6.1.2.3. Séance du 5 juillet 1962 : examen préliminaire d'EDF1

Le premier contact entre les représentants d'EDF et la CSIA a lieu lors de la séance du 5 juillet 1962. La première partie de cette réunion est consacrée à l'examen des conditions de divergence et de démarrage d'EDF1. On peut se représenter la scène comme une sorte de tribunal, où les représentants d'EDF viennent plaider devant le jury composé des membres de la Commission du CEA. Côté CEA, sont présents Francis Perrin, Baissas, Yvon, Couture, Gemahling, Girousse et Imbert. Pour l'occasion, Jean Bourgeois s'est fait assister de Vathaire et de Teste du Bailler. Les représentants d'EDF sont messieurs Bienvenu, Léo, Morin, Roux, Stolz.

Francis Perrin ouvre la séance en rappelant que c'est à la demande même d'EDF que la Commission se réunit en séance exceptionnelle. Comme il a été convenu avec EDF, cette séance doit être consacrée aux problèmes de sûreté liés aux premières divergences, à très basse puissance, n'impliquant pas d'élévation de température d'origine nucléaire. Les problèmes de montée et fonctionnement en puissance doivent être étudiés dans une séance ultérieure quand seront connus les premiers résultats du fonctionnement à très faible puissance.

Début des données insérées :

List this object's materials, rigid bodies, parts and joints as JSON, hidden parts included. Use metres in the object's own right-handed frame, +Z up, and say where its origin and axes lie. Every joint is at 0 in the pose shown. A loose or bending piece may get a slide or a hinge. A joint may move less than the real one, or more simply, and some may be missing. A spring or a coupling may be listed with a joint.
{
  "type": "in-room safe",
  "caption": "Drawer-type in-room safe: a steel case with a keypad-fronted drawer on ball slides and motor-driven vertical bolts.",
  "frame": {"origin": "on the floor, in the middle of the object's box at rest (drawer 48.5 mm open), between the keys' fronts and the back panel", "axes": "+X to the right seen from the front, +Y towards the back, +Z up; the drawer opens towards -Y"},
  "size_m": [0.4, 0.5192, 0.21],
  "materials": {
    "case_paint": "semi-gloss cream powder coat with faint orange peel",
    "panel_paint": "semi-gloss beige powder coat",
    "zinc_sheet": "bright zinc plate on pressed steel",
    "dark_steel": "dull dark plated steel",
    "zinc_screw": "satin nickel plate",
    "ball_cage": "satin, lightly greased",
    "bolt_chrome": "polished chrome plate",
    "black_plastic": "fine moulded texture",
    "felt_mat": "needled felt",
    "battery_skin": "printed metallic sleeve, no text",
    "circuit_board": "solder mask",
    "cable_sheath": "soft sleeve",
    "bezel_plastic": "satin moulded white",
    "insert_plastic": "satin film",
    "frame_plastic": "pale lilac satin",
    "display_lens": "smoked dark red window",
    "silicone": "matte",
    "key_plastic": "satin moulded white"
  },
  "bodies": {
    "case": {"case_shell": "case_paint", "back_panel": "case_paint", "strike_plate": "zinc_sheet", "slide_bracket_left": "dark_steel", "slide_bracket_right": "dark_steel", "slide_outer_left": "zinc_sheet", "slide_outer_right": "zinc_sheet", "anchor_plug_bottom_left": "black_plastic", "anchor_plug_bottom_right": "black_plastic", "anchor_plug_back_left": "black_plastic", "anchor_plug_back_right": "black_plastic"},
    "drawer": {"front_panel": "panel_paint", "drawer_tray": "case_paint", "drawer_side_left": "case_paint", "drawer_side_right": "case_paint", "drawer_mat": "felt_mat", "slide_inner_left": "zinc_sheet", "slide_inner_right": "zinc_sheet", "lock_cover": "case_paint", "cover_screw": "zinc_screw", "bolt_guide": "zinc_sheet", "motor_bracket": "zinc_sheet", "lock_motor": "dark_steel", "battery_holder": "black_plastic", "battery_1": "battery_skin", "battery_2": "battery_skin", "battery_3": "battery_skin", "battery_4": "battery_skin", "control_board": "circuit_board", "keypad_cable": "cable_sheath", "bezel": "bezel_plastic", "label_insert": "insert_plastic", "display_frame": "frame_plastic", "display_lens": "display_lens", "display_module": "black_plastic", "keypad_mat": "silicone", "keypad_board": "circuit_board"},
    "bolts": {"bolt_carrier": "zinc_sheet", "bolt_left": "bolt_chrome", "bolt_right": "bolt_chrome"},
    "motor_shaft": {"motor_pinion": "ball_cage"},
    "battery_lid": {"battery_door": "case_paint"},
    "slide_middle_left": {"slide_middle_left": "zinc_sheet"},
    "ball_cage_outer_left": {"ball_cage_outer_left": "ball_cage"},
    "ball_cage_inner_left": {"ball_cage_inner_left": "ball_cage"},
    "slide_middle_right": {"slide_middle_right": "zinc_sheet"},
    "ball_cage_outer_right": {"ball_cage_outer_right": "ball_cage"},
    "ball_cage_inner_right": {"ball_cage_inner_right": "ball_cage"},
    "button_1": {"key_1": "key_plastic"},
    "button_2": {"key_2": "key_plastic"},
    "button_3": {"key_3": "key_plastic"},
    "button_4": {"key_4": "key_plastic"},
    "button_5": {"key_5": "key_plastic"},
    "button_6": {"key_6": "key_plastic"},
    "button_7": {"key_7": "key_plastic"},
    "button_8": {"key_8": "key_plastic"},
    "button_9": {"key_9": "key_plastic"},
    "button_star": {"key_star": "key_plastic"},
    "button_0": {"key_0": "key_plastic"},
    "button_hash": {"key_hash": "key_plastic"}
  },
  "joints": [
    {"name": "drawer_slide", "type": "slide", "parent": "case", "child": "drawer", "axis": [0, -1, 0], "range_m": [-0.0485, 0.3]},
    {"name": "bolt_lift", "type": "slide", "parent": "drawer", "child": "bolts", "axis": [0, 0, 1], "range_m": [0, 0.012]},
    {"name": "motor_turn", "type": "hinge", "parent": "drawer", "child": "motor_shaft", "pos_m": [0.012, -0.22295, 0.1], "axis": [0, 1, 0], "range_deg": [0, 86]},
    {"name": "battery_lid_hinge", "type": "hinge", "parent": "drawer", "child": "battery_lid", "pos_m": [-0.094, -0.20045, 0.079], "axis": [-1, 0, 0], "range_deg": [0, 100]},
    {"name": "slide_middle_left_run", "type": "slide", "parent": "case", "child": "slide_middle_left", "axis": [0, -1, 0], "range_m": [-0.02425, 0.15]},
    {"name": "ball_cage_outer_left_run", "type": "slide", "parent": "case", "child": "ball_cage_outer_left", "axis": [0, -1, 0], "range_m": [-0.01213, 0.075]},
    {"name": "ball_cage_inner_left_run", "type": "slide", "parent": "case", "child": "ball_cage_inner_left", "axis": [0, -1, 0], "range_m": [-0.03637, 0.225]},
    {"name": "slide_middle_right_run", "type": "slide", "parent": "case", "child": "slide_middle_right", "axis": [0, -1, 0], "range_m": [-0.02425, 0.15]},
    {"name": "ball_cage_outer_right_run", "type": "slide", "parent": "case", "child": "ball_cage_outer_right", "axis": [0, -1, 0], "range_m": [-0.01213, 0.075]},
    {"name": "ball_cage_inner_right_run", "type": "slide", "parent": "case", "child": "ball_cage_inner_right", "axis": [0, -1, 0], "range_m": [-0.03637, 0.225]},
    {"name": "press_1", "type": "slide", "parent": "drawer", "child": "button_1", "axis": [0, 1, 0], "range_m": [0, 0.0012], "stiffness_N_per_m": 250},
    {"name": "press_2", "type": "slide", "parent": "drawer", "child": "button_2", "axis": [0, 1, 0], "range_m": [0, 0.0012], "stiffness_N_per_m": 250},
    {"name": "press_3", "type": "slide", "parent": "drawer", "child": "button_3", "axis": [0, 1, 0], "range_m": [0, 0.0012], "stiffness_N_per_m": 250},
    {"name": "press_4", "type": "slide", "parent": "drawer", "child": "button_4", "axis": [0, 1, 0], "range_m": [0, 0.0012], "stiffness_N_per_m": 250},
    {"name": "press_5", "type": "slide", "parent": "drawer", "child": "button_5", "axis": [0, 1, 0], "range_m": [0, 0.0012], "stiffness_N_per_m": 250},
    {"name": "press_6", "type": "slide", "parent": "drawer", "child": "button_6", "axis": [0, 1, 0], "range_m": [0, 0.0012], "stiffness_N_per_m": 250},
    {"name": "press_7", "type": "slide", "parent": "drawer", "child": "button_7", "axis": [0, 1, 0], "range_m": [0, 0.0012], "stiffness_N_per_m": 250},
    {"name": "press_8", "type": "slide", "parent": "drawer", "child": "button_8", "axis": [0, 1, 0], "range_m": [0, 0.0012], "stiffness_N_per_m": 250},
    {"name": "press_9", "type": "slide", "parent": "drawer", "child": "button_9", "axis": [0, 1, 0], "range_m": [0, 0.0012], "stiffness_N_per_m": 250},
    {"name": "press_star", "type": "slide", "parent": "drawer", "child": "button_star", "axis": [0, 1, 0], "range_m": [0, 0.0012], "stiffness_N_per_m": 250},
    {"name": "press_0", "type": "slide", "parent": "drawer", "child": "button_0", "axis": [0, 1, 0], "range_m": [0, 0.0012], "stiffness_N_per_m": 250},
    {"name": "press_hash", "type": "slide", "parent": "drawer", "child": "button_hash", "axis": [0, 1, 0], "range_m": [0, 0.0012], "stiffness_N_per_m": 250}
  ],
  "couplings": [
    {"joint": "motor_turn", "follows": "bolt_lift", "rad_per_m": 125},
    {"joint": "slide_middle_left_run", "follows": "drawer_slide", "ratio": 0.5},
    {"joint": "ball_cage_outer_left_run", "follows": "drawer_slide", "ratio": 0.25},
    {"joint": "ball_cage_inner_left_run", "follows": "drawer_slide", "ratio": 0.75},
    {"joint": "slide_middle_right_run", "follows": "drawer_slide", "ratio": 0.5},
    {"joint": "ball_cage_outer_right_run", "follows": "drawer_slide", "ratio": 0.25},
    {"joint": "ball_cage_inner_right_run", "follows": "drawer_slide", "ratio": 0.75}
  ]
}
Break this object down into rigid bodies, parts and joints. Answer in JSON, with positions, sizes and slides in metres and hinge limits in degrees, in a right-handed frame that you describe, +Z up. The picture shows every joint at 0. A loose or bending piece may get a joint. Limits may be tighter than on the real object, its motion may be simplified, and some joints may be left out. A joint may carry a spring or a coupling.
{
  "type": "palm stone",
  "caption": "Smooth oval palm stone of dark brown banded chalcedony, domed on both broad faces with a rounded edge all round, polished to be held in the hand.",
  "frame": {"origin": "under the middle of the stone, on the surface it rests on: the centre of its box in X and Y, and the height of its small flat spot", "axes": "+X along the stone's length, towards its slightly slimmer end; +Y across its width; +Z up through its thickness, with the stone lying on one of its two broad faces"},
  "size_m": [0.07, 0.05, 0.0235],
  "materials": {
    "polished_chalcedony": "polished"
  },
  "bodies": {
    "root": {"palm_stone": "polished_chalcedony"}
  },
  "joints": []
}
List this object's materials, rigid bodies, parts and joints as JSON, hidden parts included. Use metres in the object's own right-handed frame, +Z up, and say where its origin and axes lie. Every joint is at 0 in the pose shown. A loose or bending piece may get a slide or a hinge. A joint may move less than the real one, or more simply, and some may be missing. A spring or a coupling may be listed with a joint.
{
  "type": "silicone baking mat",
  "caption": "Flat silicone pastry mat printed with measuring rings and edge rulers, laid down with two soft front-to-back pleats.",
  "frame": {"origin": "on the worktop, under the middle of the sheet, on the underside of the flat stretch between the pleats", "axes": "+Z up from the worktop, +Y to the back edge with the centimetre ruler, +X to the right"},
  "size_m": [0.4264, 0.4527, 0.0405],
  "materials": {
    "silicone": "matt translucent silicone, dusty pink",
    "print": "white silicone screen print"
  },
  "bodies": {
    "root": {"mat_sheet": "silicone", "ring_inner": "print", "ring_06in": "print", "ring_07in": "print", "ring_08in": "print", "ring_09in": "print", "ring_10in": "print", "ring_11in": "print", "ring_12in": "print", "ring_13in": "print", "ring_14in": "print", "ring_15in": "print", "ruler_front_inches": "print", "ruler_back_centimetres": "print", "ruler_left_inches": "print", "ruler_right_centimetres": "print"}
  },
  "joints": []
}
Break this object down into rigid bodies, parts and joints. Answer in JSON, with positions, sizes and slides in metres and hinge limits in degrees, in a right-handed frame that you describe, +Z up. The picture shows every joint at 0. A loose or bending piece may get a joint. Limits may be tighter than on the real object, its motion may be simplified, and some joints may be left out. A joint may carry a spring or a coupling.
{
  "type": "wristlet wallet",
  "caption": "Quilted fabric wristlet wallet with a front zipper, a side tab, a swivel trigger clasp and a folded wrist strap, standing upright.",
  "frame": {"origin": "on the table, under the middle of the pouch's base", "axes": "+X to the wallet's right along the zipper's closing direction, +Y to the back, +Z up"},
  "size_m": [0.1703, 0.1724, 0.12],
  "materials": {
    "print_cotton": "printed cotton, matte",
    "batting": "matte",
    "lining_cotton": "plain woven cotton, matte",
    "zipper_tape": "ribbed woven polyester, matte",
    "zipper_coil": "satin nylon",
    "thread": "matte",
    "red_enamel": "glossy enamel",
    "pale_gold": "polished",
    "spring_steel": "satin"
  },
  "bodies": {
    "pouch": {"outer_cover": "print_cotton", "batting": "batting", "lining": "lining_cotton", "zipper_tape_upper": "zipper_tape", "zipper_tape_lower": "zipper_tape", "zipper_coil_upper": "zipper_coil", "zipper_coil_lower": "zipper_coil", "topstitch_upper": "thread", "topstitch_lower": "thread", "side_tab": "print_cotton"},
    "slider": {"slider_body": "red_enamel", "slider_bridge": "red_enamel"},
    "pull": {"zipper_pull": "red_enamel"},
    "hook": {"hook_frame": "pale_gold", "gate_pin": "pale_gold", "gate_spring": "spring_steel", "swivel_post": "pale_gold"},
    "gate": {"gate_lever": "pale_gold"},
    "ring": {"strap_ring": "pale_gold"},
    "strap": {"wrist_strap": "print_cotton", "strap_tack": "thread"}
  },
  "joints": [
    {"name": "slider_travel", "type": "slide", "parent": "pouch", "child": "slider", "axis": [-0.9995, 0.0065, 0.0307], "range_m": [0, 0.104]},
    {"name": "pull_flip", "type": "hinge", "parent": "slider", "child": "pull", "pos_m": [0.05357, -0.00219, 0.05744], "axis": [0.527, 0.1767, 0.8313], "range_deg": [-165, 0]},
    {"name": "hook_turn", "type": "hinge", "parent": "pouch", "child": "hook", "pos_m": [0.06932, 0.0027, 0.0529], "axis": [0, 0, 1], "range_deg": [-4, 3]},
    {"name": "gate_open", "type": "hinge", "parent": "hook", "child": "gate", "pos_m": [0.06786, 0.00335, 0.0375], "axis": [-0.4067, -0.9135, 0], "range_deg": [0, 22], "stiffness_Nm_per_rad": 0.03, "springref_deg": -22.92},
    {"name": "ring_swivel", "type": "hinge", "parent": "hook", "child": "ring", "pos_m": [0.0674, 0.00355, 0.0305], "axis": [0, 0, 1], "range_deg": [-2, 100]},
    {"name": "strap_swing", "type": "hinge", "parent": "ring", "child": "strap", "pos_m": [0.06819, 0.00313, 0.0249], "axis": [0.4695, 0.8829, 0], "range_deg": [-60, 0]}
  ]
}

Bourgeois prend ensuite la parole pour une présentation générale des divers dossiers établis par EDF. Il souligne que le rapport de sûreté d'EDF1, établi suivant un plan discuté avec les ingénieurs du GTSP, est un «document très important»; un rapport spécial a été établi pour les expériences de démarrage à basse puissance.

L'insistance des deux parties sur l'importance du travail accompli pour ce rapport de sûreté est à souligner. Que ce soit de la part de la SCSP mais surtout de la part des ingénieurs d'EDF côté Equipement, l'accent mis sur le volume du rapport et l'effort qu'il a nécessité permettent de mesurer qu'il s'agit là d'un travail sans commune mesure avec ce qui s'est fait jusqu'à présent dans l'industrie en général. La rédaction de ce premier «rapport de sécurité» est bien une nouveauté pour l'industrie. Ecrire un tel rapport, envisageant les aspects d'un projet sous l'angle unique de la sûreté est une tâche totalement différente de la simple présentation du projet : il faut en effet justifier chacun des choix effectués en fonction de ce critère de la sécurité, apporter la preuve, faire la démonstration qu'elle est bien prise en compte, correctement traitée. Du point de vue technique, c'est l'obligation d'une réflexion supplémentaire, la nécessité de prendre du recul, de réfléchir dans une nouvelle optique.

L'étude des dispositifs de mesures et chaînes de sécurité donne un exemple de discussion technique entre les représentants d'EDF et ceux du CEA. Morin, Chef du Service Electricité et Contrôle pour la Sous-Région d'Equipement nucléaire n°3 d'EDF, décrit les chaînes de mesures supplémentaires installées pour les essais. Jean Bourgeois souligne qu'au cours de l'examen fait par la Sous-Commission de Sûreté des Piles, celle-ci a noté un recouvrement insuffisant des gammes des chambres et des compteurs BF3, précisément dans la zone présumée de divergence, d'où la suggestion faite à EDF de déterminer, dans une première expérience, l'emplacement le meilleur pour les détecteurs, pour que les gammes des diverses chaînes se recouvrent plus largement. La sous-commission de Bourgeois a surtout remarqué que les sécurités agissent par l'intermédiaire des enregistreurs ce qui peut entraîner des inconvénients sérieux si l'enregistreur vient à être bloqué fortuitement. En réponse, le responsable d'EDF indique qu'il existe à un stade supérieur une deuxième sécurité, électronique, branchée sur la chaîne de mesure logarithmique pour les essais; la sécurité sur enregistreur est une sécurité d'exploitation, qu'on laisse en service puisque la chaîne correspondante donne des indications valables au moment de la divergence.

La commission passe ensuite à l'examen des sécurités sur la pression, la température, la sécurité du personnel. Ces différentes questions posent peu de problèmes. Les représentants d'EDF décrivent alors l'organisation et la nature des essais prévus sur EDF1.

A la fin de cet examen, le Haut-Commissaire remercie les représentants d'EDF. Ces derniers sortis, M. Bourgeois remarque que le tableau de contrôle, établi d'ailleurs en accord avec le CEA, commence à dater beaucoup, du fait même des retards survenus dans la mise en service d'EDF1 : il serait souhaitable de le moderniser et de remplacer les sécurités sur enregistreurs par des appareils plus modernes. Un problème analogue se pose d'ailleurs pour certains réacteurs du CEA.